- GIVEN TASK -
Reproduce exactly the section that begins at the line containing "const extent = new" and ends at the line containing "cad_parts[node].hide_render = cad_parts[node].hide_viewport", both lines included; omit all other lines.

- DATA SUPPLIED -
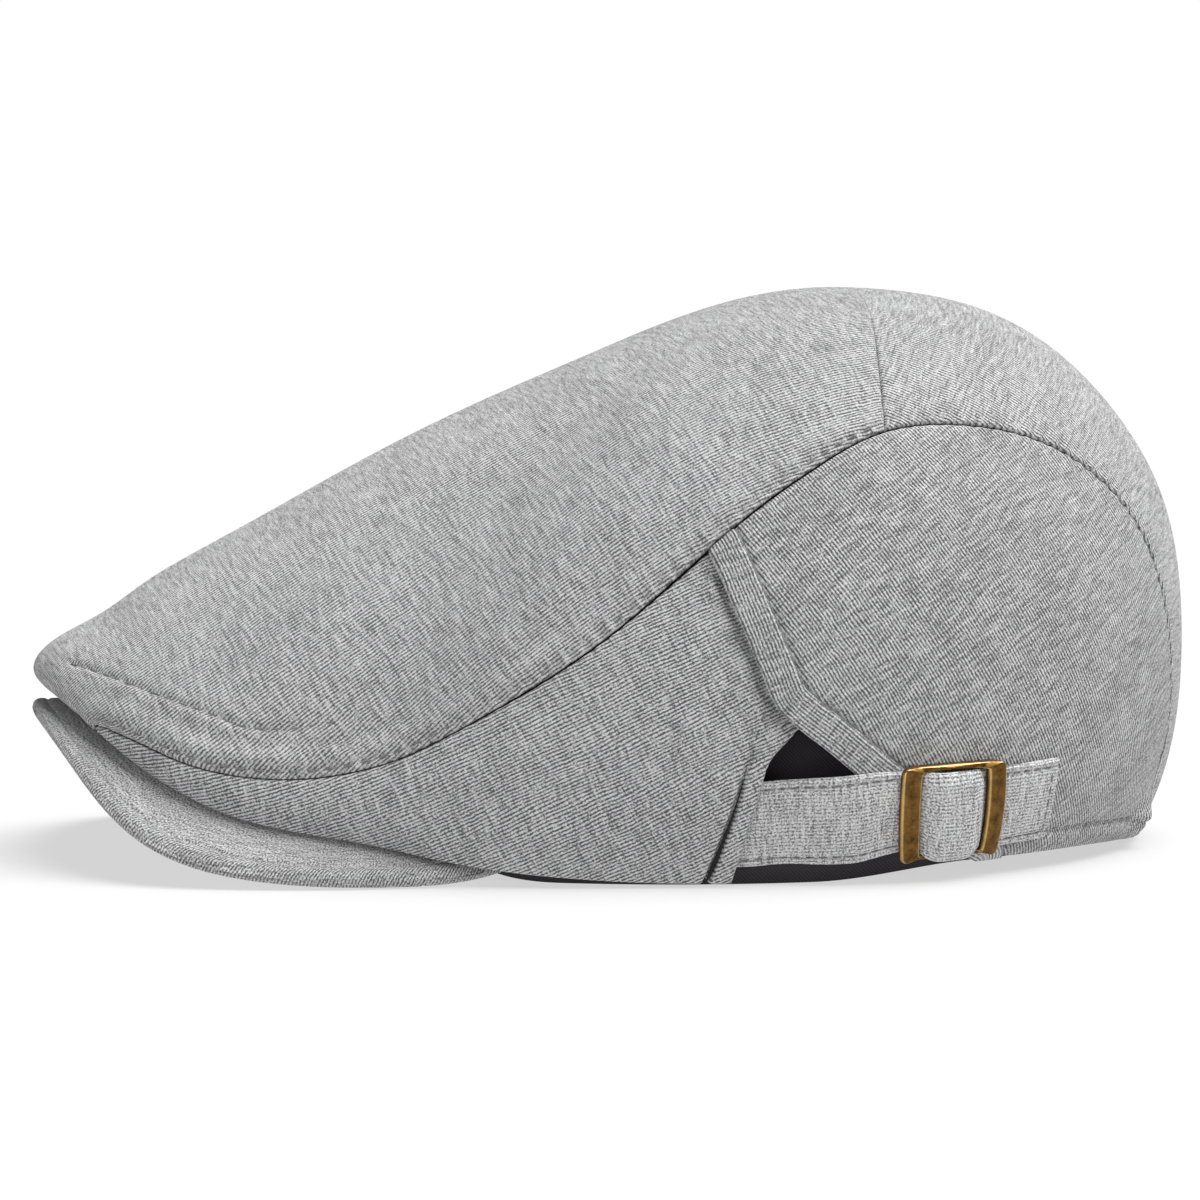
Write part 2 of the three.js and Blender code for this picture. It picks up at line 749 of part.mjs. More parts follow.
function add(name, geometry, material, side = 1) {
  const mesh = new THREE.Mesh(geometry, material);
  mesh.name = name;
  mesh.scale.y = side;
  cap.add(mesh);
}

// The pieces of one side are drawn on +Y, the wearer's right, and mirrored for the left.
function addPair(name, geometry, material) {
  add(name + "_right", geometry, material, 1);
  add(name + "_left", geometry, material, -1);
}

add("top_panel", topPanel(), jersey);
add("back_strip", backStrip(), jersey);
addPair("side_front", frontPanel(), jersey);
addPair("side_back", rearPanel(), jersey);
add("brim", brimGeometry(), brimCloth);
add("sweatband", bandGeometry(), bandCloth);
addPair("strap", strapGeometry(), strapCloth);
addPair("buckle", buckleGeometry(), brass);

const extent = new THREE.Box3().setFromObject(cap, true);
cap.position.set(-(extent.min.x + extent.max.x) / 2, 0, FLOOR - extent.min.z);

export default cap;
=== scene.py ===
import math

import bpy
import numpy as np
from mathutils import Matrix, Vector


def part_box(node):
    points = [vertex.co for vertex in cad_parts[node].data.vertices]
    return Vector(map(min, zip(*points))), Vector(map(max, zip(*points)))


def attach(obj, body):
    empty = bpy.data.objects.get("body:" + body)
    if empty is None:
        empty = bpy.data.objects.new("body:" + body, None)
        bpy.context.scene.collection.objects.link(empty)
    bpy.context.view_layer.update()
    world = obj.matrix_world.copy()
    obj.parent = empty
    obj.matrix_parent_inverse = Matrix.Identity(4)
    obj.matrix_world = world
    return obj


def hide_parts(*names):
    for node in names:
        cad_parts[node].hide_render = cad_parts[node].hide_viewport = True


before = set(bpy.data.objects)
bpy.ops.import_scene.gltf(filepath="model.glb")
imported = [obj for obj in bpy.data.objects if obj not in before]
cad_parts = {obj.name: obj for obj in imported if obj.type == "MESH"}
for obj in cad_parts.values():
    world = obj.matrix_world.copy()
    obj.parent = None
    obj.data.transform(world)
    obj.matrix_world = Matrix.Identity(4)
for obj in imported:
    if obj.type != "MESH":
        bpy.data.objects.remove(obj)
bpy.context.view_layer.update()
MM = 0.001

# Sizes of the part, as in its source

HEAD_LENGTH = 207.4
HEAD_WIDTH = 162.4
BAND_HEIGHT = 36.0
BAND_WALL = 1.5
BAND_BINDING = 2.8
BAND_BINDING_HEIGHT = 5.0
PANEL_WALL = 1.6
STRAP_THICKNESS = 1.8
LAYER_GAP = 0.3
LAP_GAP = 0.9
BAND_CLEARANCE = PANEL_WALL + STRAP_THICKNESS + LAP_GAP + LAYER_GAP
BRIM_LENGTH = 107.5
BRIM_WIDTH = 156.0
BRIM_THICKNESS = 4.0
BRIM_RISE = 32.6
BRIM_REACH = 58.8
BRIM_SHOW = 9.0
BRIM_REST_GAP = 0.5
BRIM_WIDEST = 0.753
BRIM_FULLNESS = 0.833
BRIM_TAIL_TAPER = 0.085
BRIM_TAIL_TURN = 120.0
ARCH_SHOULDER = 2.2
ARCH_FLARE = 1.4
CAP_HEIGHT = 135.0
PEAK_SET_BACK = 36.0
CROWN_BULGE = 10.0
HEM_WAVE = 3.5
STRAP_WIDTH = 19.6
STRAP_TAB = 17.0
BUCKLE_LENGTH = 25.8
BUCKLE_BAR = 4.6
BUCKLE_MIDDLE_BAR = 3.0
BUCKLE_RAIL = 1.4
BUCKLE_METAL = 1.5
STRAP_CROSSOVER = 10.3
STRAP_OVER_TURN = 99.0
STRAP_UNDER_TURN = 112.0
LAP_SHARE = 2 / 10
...
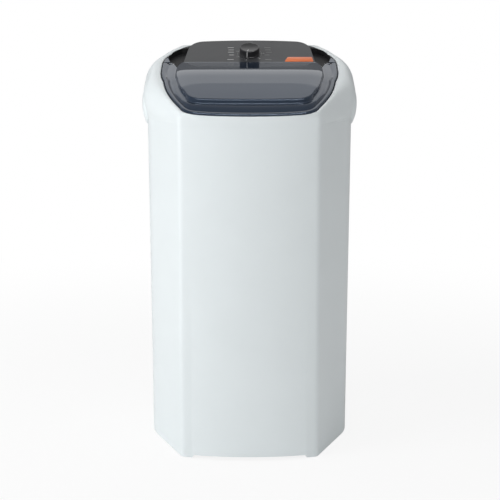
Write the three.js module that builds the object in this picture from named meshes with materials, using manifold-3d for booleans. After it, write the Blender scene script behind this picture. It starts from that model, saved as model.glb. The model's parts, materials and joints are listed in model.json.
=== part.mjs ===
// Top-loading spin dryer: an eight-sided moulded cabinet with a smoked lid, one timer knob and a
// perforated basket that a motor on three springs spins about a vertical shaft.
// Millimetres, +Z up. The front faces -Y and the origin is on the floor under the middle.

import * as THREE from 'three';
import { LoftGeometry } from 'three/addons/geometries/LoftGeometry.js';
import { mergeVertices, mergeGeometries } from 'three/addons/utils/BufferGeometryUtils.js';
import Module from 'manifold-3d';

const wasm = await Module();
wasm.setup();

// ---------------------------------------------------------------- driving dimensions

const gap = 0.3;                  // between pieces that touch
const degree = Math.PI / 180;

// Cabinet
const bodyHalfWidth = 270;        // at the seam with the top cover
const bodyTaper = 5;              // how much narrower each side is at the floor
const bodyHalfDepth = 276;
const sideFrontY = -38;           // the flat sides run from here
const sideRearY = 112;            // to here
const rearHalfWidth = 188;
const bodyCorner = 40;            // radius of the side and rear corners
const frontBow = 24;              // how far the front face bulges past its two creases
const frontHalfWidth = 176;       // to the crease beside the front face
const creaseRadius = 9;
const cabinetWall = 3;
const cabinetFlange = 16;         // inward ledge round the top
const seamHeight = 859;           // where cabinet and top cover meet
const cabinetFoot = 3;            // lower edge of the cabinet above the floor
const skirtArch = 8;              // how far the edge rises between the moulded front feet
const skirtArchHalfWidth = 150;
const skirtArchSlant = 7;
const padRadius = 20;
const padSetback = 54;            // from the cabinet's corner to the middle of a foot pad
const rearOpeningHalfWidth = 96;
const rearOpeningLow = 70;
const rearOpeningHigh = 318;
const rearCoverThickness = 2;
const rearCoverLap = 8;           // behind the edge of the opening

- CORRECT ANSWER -
const extent = new THREE.Box3().setFromObject(cap, true);
cap.position.set(-(extent.min.x + extent.max.x) / 2, 0, FLOOR - extent.min.z);

export default cap;
=== scene.py ===
import math

import bpy
import numpy as np
from mathutils import Matrix, Vector


def part_box(node):
    points = [vertex.co for vertex in cad_parts[node].data.vertices]
    return Vector(map(min, zip(*points))), Vector(map(max, zip(*points)))


def attach(obj, body):
    empty = bpy.data.objects.get("body:" + body)
    if empty is None:
        empty = bpy.data.objects.new("body:" + body, None)
        bpy.context.scene.collection.objects.link(empty)
    bpy.context.view_layer.update()
    world = obj.matrix_world.copy()
    obj.parent = empty
    obj.matrix_parent_inverse = Matrix.Identity(4)
    obj.matrix_world = world
    return obj


def hide_parts(*names):
    for node in names:
        cad_parts[node].hide_render = cad_parts[node].hide_viewport = True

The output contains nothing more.